Na rynku globalnym ceny ubezpieczeń idą w górę i nic nie zapowiada, aby trend mógł się zmienić. Oczywiście można zauważyć pewne wyjątki i odstępstwa, ale całościowo nie wygląda to zbyt optymistycznie. Jak podają eksperci śledzący rynek całościowo, to średnio polisy na całym świecie zdrożały o 18 procent. Za taki stan rzeczy można obwinić zeszłoroczną pandemię i wiele pojawiających się wtedy znaków zapytania, choć to nie był jedyny powód.
Ubezpieczenia majątkowe wzrosły średnio o 15 procent w skali roku. Porażające jest to, że zestawiając sam czwarty kwartał 2020 widać wzrost ceny o 20 procent. Osoby korzystające z ubezpieczeń finansowych oraz przeznaczonych dla profesjonalistów zapłaciły nawet o 40 procent więcej. Średnią ratują ceny ubezpieczeń OC, gdzie odnotowano tylko wzrost o 6 procent. Są to rozwiązania najpopularniejsze i w tym segmencie od lat cena była stabilna.
Bardzo mocno też zawyżają średnią ubezpieczenia dedykowane dla zabezpieczania systemów informatycznych. Jest to relatywnie młody segment ubezpieczeń, ale mocno nabiera na wartości. Warto przytoczyć choćby średni wzrost cen w Wielkiej Brytanii o 35 procent w skali roku czy z regionu Pacyfiku o 29 procent w skali roku.
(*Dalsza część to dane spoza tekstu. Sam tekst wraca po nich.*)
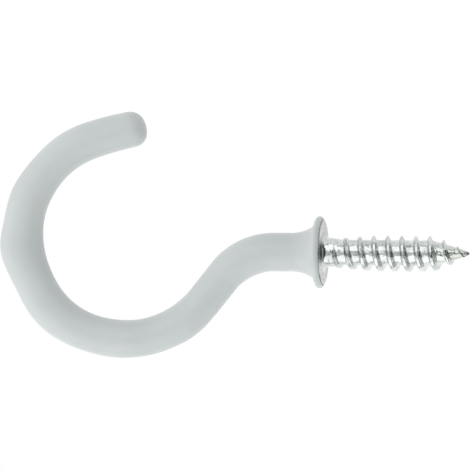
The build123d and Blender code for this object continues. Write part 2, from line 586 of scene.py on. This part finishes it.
class Nodes:
    """Adds nodes to a node tree and feeds them with values or with other nodes' sockets."""

    def __init__(self, tree):
        self.tree = tree

    def feed(self, socket, value):
        """Links a socket to another, or sets its value."""
        if isinstance(value, bpy.types.NodeSocket):
            self.tree.links.new(value, socket)
        else:
            socket.default_value = value

    def add(self, kind, inputs=None, **settings):
        """A new node with its settings and what it is fed with."""
        node = self.tree.nodes.new(kind)
        for key, value in settings.items():
            setattr(node, key, value)
        for key, value in (inputs or {}).items():
            self.feed(node.inputs[key], value)
        return node

    def place(self):
        """The place on the surface in the object's own frame, in metres."""
        return self.add("ShaderNodeTexCoord").outputs["Object"]

    def calc(self, operation, *values):
        """The result of a calculation."""
        inputs = dict(enumerate(values))
        return self.add("ShaderNodeMath", inputs, operation=operation).outputs[0]

    def spread(self, value, limits, results=(0.0, 1.0), interpolation="LINEAR"):
        """A value that runs between two limits, mapped to run between two results."""
        inputs = {"Value": value}
        inputs["From Min"], inputs["From Max"] = limits
        inputs["To Min"], inputs["To Max"] = results
        node = self.add("ShaderNodeMapRange", inputs, interpolation_type=interpolation)
        return node.outputs["Result"]

    def noise(self, scale, detail, roughness=0.5):
        """Noise through the object, with its scale per metre."""
        inputs = {"Vector": self.place(), "Scale": scale, "Detail": detail, "Roughness": roughness}
        return self.add("ShaderNodeTexNoise", inputs).outputs["Fac"]

    def tones(self, value, stops):
        """The colour at a value between 0 and 1 on a scale of stops, each a place and a colour."""
        node = self.add("ShaderNodeValToRGB", {"Fac": value})
        elements = node.color_ramp.elements
        while len(elements) < len(stops):
            elements.new(0.5)
        for element, (position, colour) in zip(elements, stops):
            element.position = position
            element.color = colour
        return node.outputs["Color"]

    def mixed(self, one, two, share, blend="MIX"):
        """Two colours, mixed or blended by a share of the second."""
        inputs = {"Factor": share, MIX_ONE: one, MIX_TWO: two}
        node = self.add("ShaderNodeMix", inputs, data_type="RGBA", blend_type=blend)
        return node.outputs[MIX_RESULT]

    def bumps(self, height, strength, depth):
        """The surface's direction under bumps of a depth in metres."""
        inputs = {"Height": height, "Strength": strength, "Distance": depth}
        return self.add("ShaderNodeBump", inputs).outputs["Normal"]


def new_material(name):
    """A new material, with its nodes and the sockets of its shader."""
    material = bpy.data.materials.new(name)
    material.use_nodes = True
    shader = material.node_tree.nodes["Principled BSDF"]
    return material, Nodes(material.node_tree), shader.inputs


def soft_plastic():
    """Satin vinyl, pale grey with a breath of green, and a faint orange-peel from the dip."""
    material, nodes, sockets = new_material("soft_plastic_skin")
    clouds = nodes.noise(scale=260.0, detail=3.0)
    peel = nodes.noise(scale=2300.0, detail=2.0)
    nodes.feed(sockets["Base Color"], nodes.tones(clouds, PLASTIC_TONES))
    nodes.feed(sockets["Roughness"], nodes.spread(clouds, (0.0, 1.0), (0.36, 0.46)))
    nodes.feed(sockets["Normal"], nodes.bumps(peel, strength=0.06, depth=0.1 * MM))
    sockets["IOR"].default_value = 1.48
    return material


def bright_zinc():
    """Bright zinc plating with the fine marks of rolling. Painted shade darkens it in the groove
    under the plastic's lip, it is dark at the very tip, and the point has a yellowish tint with
    painted shade."""
    material, nodes, sockets = new_material("zinc_plated_steel")
    patches = nodes.noise(scale=900.0, detail=4.0, roughness=0.6)
    marks = nodes.noise(scale=2600.0, detail=3.0)
    along = nodes.add("ShaderNodeSeparateXYZ", {"Vector": nodes.place()}).outputs["X"]
    # Painted shade with a yellowish tint: the point turns darker towards its end
    tint_and_shade = nodes.spread(along, POINT_TINT_AND_SHADE_LIMITS, (0.0, POINT_TINT_AND_SHADE_SHARE))
    plated = nodes.mixed(nodes.tones(patches, ZINC_TONES), POINT_TINT_AND_SHADE, tint_and_shade)
    # Painted shade: the steel is darkened in the groove under the plastic's lip
    lip_shade = nodes.spread(along, LIP_SHADE_LIMITS, (LIP_SHADE_TONE, 1.0))
    tip = nodes.spread(along, TIP_LIMITS, (1.0, TIP_TONE))
    lip_shade_and_dark_tip = nodes.calc("MINIMUM", lip_shade, tip)
    nodes.feed(sockets["Base Color"], nodes.mixed(plated, lip_shade_and_dark_tip, 1.0, blend="MULTIPLY"))
    nodes.feed(sockets["Roughness"], nodes.spread(patches, (0.0, 1.0), (0.2, 0.07)))
    nodes.feed(sockets["Normal"], nodes.bumps(marks, strength=0.5, depth=0.05 * MM))
    sockets["Metallic"].default_value = 1.0
    return material


# Studio


def pale_floor():
    """A white floor well below the hook, which shows only in views from above."""
    material, nodes, sockets = new_material("studio_floor")
    grain = nodes.noise(scale=300.0, detail=2.0)
    nodes.feed(sockets["Normal"], nodes.bumps(grain, strength=0.02, depth=0.1 * MM))
    sockets["Base Color"].default_value = FLOOR_TONE
    sockets["Roughness"].default_value = 0.9
    bpy.ops.mesh.primitive_plane_add(size=FLOOR_SIZE, location=(0, 0, FLOOR_Z))
    ground = bpy.context.object
    ground.name = "studio_floor"
    ground.data.materials.append(material)
    ground.visible_glossy = False


def mirrored_light(nodes, x, y, z):
    """The brightness that reflections see in a direction."""
    above = nodes.calc("ARCTAN2", z, nodes.calc("MULTIPLY", y, -1.0))
    turn = nodes.calc("MULTIPLY_ADD", above, 1 / (2 * pi), 0.5)
    stops = [(angle / 360 + 0.5, (light, light, light, 1)) for angle, light in SEEN_AROUND]
    around = nodes.calc("MULTIPLY", nodes.tones(turn, stops), MIRRORED_LIGHT)

    def smooth(value, limits):
        return nodes.spread(value, limits, interpolation="SMOOTHSTEP")

    leftwards = smooth(nodes.calc("MULTIPLY", x, -1.0), GAP_SIDES)
    sides = nodes.calc("MULTIPLY_ADD", leftwards, GAP_ON_THE_LEFT, smooth(x, GAP_SIDES))
    ends = smooth(nodes.calc("ABSOLUTE", x), GAP_ENDS)
    sides = nodes.calc("MULTIPLY_ADD", ends, -LIGHT_AT_THE_ENDS, sides)
    high = smooth(nodes.calc("ABSOLUTE", z), GAP_HEIGHT)
    behind = smooth(nodes.calc("MULTIPLY_ADD", x, GAP_SLANT, y), GAP_BEHIND)
    gap = nodes.calc("MULTIPLY", sides, nodes.calc("SUBTRACT", 1.0, high))
    gap = nodes.calc("MULTIPLY", gap, nodes.calc("SUBTRACT", 1.0, behind))
    return nodes.calc("MULTIPLY", around, nodes.calc("MULTIPLY_ADD", gap, -GAP_DARKNESS, 1.0))


def studio_world():
    """White behind the hook, and for reflections a studio of white panels with dark gaps."""
    world = bpy.data.worlds.new("studio")
    bpy.context.scene.world = world
    world.use_nodes = True
    nodes = Nodes(world.node_tree)
    direction = nodes.add("ShaderNodeTexCoord").outputs["Generated"]
    x, y, z = nodes.add("ShaderNodeSeparateXYZ", {"Vector": direction}).outputs
    mirrored = mirrored_light(nodes, x, y, z)
    rise = nodes.calc("MULTIPLY", z, DIFFUSE_RISE[1])
    rise = nodes.calc("MULTIPLY_ADD", x, DIFFUSE_RISE[0], rise)
    diffuse = nodes.calc("ADD", DIFFUSE_LIGHT, rise)
    path = nodes.add("ShaderNodeLightPath").outputs
    more = nodes.calc("SUBTRACT", mirrored, diffuse)
    light = nodes.calc("MULTIPLY_ADD", path["Is Glossy Ray"], more, diffuse)
    seen = nodes.calc("MAXIMUM", path["Is Camera Ray"], path["Is Transmission Ray"])
    strength = nodes.calc("MULTIPLY_ADD", seen, nodes.calc("SUBTRACT", 1.0, light), light)
    sockets = world.node_tree.nodes["Background"].inputs
    nodes.feed(sockets["Strength"], strength)
    sockets["Color"].default_value = (1, 1, 1, 1)


def area_lamp(name, size, power, place, aim=None):
    """A soft lamp that no camera or reflection sees, facing down or towards its aim."""
    light = bpy.data.lights.new(name, "AREA")
    light.size = size
    light.energy = power
    lamp = bpy.data.objects.new(name, light)
    lamp.location = place
    if aim:
        towards = Vector(aim) - lamp.location
        lamp.rotation_euler = towards.to_track_quat("-Z", "Y").to_euler()
    lamp.visible_camera = False
    lamp.visible_glossy = False
    bpy.context.scene.collection.objects.link(lamp)


def camera():
    """A camera without perspective, at the photograph's viewing angle and framing."""
    data = bpy.data.cameras.new("camera")
    data.type = "ORTHO"
    data.ortho_scale = VIEW_WIDTH
    holder = bpy.data.objects.new("camera", data)
    back = Vector((sin(VIEW_AZIMUTH), -cos(VIEW_AZIMUTH), 0))
    level_right = Vector((cos(VIEW_AZIMUTH), sin(VIEW_AZIMUTH), 0))
    level_up = Vector((0, 0, 1))
    right = cos(VIEW_ROLL) * level_right + sin(VIEW_ROLL) * level_up
    up = cos(VIEW_ROLL) * level_up - sin(VIEW_ROLL) * level_right
    place = right * VIEW_RIGHT + up * VIEW_UP + back * VIEW_DISTANCE
    turn = Matrix((right, up, back)).transposed().to_4x4()
    holder.matrix_world = Matrix.Translation(place) @ turn
    bpy.context.scene.collection.objects.link(holder)
    bpy.context.scene.camera = holder


camera()
coating(soft_plastic())
steel(bright_zinc())
pale_floor()
studio_world()
area_lamp("floor_lamp", **FLOOR_LAMP)
area_lamp("left_lamp", **LEFT_LAMP)

scene = bpy.context.scene
scene.view_settings.view_transform = "Standard"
Tendencje światowe także umacniają się na rynku polskim. Jak podają eksperci jest to efekt obecnego sposobu zarządzania ryzykiem oraz jakością oferowanych usług. Dziś po prostu klient musi być gotowy na to, aby inwestować w bezpieczeństwo. W innym wypadku cena ubezpieczenia może okazać się jego najmniejszym zmartwieniem, jeśli faktycznie dojdzie do kryzysu.